Jaro is a very creative and inventive performer. Initially, I was supposed to dance Bastard with him, but when we started rehearsing, it became clear that it had to be a solo. The great thing about Jaro’s performance is that it looks like it’s improvised, but in reality, everything is very precisely defined and executed to the minutest detail. Therein lies Jaro’s genius as a dancer: he dances as though every movement was just born in his head.
How would you define your work? What do you think is the message of dance?
I once staged a performance in Manhattan Harbour. The concept was that a few people had headphones on and they were watching the performers, who were dancing in a crowd of bystanders. Anyone without headphones could only make out some random movement, but they could not see the wider picture. One of the viewers wrote me an email afterwards, saying that when she was on the subway home from the harbour, she was watching the other passengers and felt as though everything had been staged and choreographed. The ability to view life around her as a sequence of artistic images stuck with her. And that’s what art and dance are about – learning to broaden the horizons of your perception and becoming more sensible to the subtleties and nuances of everyday life.

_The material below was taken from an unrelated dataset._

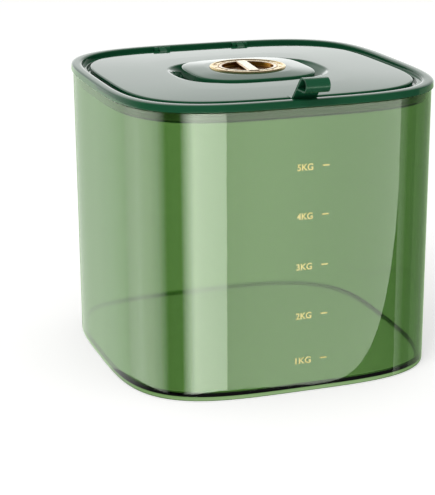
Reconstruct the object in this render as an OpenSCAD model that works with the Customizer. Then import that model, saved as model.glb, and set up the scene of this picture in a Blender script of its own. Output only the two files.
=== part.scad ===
// Rice bin with a flip lid. A square bin with soft corners carries a lid frame that plugs into its
// mouth. A hinged panel with a curled pull tab closes the frame, and a lift-out pad in the middle
// of the panel covers a moisture absorber and carries a month dial.
// Origin: centre of the base, on the table. +Z is up and the pull tab faces -Y.

/* [Bin] */
// Width and depth across the lid frame, the widest part
bin_w = 215; // [170:1:300]
// Height from the table to the crest of the lid frame
bin_h = 188; // [110:1:320]
// Squareness of the plan outline, where 2 would be a circle
corner_n = 3.7; // [2.8:0.1:5]
// Wall thickness of the bin
wall = 2.6; // [1.8:0.1:4]
// Thickness of the floor above the relief
floor_t = 2.2; // [2:0.1:6]
// Depth of the relief under the floor
relief_h = 2; // [0.6:0.1:3]
// Width of the foot ring outside the relief
foot_w = 3; // [2:0.5:20]
// Width of the flat seat in the middle of the underside
seat_w = 40; // [30:1:100]
// Length of the gentle slope from the seat up to the relief
seat_run = 26; // [5:1:40]
// How much narrower each side is at the table than at the mouth
draft = 1; // [0:0.1:3]
// Radius of the outer bottom edge
foot_r = 1.6; // [1:0.1:6]
// Radius where the wall meets the floor inside
floor_r = 3; // [2:0.5:14]

/* [Lid frame] */
// How far the frame stands out past the bin on each side
overhang = 1.1; // [0.5:0.1:3]
// Height of the visible band round the frame
band_h = 4.6; // [3.5:0.1:9]
// Width of the crest
crest_w = 6.4; // [5.5:0.1:9]
// Height of the low crown on the crest
crest_drop = 0.9; // [0.5:0.1:3]
// Width of the step between the crest and the panel
step_w = 3.2; // [2.8:0.1:5]
// Depth of the step below the crest
step_drop = 3.8; // [1.8:0.1:3.9]
// Width of the ledge that the panel closes on
ledge_w = 8.8; // [8:0.1:12]
// Thickness of the ledge
ledge_t = 2.2; // [1.6:0.1:4]
// Depth of the skirt that plugs into the bin
skirt_h = 7; // [6:0.5:20]
// Thickness of the skirt
skirt_t = 2.3; // [1.6:0.1:3]
// Width of the silicone sleeve between the skirt and the bin
sleeve_t = 1.55; // [1.2:0.05:2.5]
// How far the skirt's flange reaches out under the sleeve
flange_w = 0.7; // [0.4:0.1:0.9]
// Number of sealing lips round the sleeve
lips = 2; // [2:1:4]

/* [Flip panel] */
// Drop from the crest of the frame to the back edge of the panel
panel_drop = 2.3; // [2.2:0.1:5]
// Slope of the panel, which rises towards the pull tab
panel_a = 0.6; // [0:0.1:0.8]
// Thickness of the panel at its edge
panel_t = 2.9; // [2.7:0.1:5]
// Rise of the panel from its edge to the pad
crown = 0.5; // [0.2:0.1:2]
// Gap all round between the panel and the frame
edge_gap = 2.1; // [0.5:0.1:2.5]
// Distance from the panel's edge to its seal
seal_inset = 2.1; // [1.6:0.1:2.8]
// Width of the panel seal
seal_w = 3.4; // [2.4:0.1:4.2]
// Depth of the groove that holds the panel seal
groove_h = 1; // [0.6:0.1:1.6]
// Gap between the locating rib and the frame's mouth
rib_gap = 1.3; // [0.6:0.1:2]
// Height of the locating rib under the panel
rib_h = 3.2; // [2:0.1:6]
// Thickness of the locating rib
rib_t = 2.2; // [1.4:0.1:4]
// Distance between the two stiffening ribs on each side of the pad
stiff_pitch = 44; // [20:1:60]
// Height of the stiffening ribs below the panel's edge
stiff_h = 1.6; // [0.8:0.1:3]

/* [Hinge] */
// Distance from the centre line to each hinge
hinge_x = 29; // [15:1:60]
// Distance of the hinge axis behind the back edge of the panel
axis_back = 2.1; // [1.9:0.1:2.3]
// Height of the hinge axis above the edge of the panel
axis_rise = 0.6; // [0.4:0.1:0.8]
// Outer radius of the hinge knuckles
knuckle_r = 1.7; // [1.5:0.1:1.9]
// Diameter of each hinge pin
pin_d = 1.6; // [1.2:0.1:2]
// Width of the knuckle on the panel
knuckle_w = 5; // [4:0.5:10]
// Width of each lug on the frame
lug_w = 3; // [2:0.5:6]

/* [Pull tab] */
// Width of the tab
tab_w = 15.5; // [10:0.5:40]
// Clearance between the tab and its notch in the frame
tab_gap = 0.6; // [0.4:0.1:1.2]
// Thickness of the sloping strip
strip_t = 1.8; // [1.5:0.1:3.5]
// Slope of the strip from level
strip_a = 46; // [40:1:55]
// Wall of the curl
curl_t = 1.4; // [1.2:0.1:2.4]
// Height of the curl
curl_h = 8.8; // [8:0.1:14]
// Length of the flat under the curl
curl_l = 11; // [8:0.5:20]
// Height of the curl above the crest of the frame
curl_rise = 4.2; // [3:0.1:12]
// Radius where the back of the strip turns into the curl
bend_r = 4; // [2:0.5:6]
// Thickness of the foot that is set into the panel
tongue_t = 1.2; // [0.8:0.1:1.6]
// Length of the foot
tongue_l = 4.5; // [3:0.5:8]

/* [Pad and absorber] */
// Width and depth of the pad
pad_w = 81; // [66:1:95]
// Squareness of the pad's outline
pad_n = 3.2; // [2.6:0.1:4.5]
// Gap round the pad
pad_gap = 1.5; // [0.8:0.1:3]
// Height of the pad's edge above the panel beside it
pad_rise = 1.1; // [0.6:0.1:3]
// Rise of the pad from its edge to its middle
pad_crown = 1.4; // [0.5:0.1:3]
// Depth of the well that the pad sits in
well_h = 5.5; // [4.5:0.1:7]
// Width of the shelf that carries the pad
shelf_w = 7; // [6:0.5:10]
// Extra reach of the finger scoops on the left and right
scoop_w = 8; // [5:0.5:12]
// Depth of the absorber pocket below the shelf
pocket_h = 14; // [10:0.5:30]
// Wall thickness of the pad and the pocket
thin_t = 2; // [1.4:0.1:2.6]
// Wall thickness of the basket
basket_t = 1.4; // [1:0.1:2]
// Width of the vent slots
slot_w = 3; // [2:0.1:5]

/* [Dial] */
// Outer diameter of the dial bezel
dial_d = 50; // [36:1:54]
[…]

Pavel Zuštiak (1971, Košice)
Dancer, performer and choreographer, sound designer
Pavel Zuštiak is director of the Palissimo Company in New York City. After graduating from the University of Economics, he studied at the School for New Dance Development in Amsterdam. His multidisciplinary work is known for its evocative visual side, emotionality, and non-linear narratives.
In 2013, Zuštiak was awarded the LMCC President’s Award for Excellence in Artistic Practice. In 2010, he received the Guggenheim Fellowship and is a multiple laureate of the Princess Grace Award (2007, 2009, 2014). In 2013, his four-hour trilogy The Painted Bird (inspired by a novella by Jerzy Kosinski) was nominated for the Bessie Award in the category Outstanding Production. The Soloist Jaro Viňarský, who portrays the eponymous protagonist in Bastard, was awarded a Bessie in the category Outstanding Performer.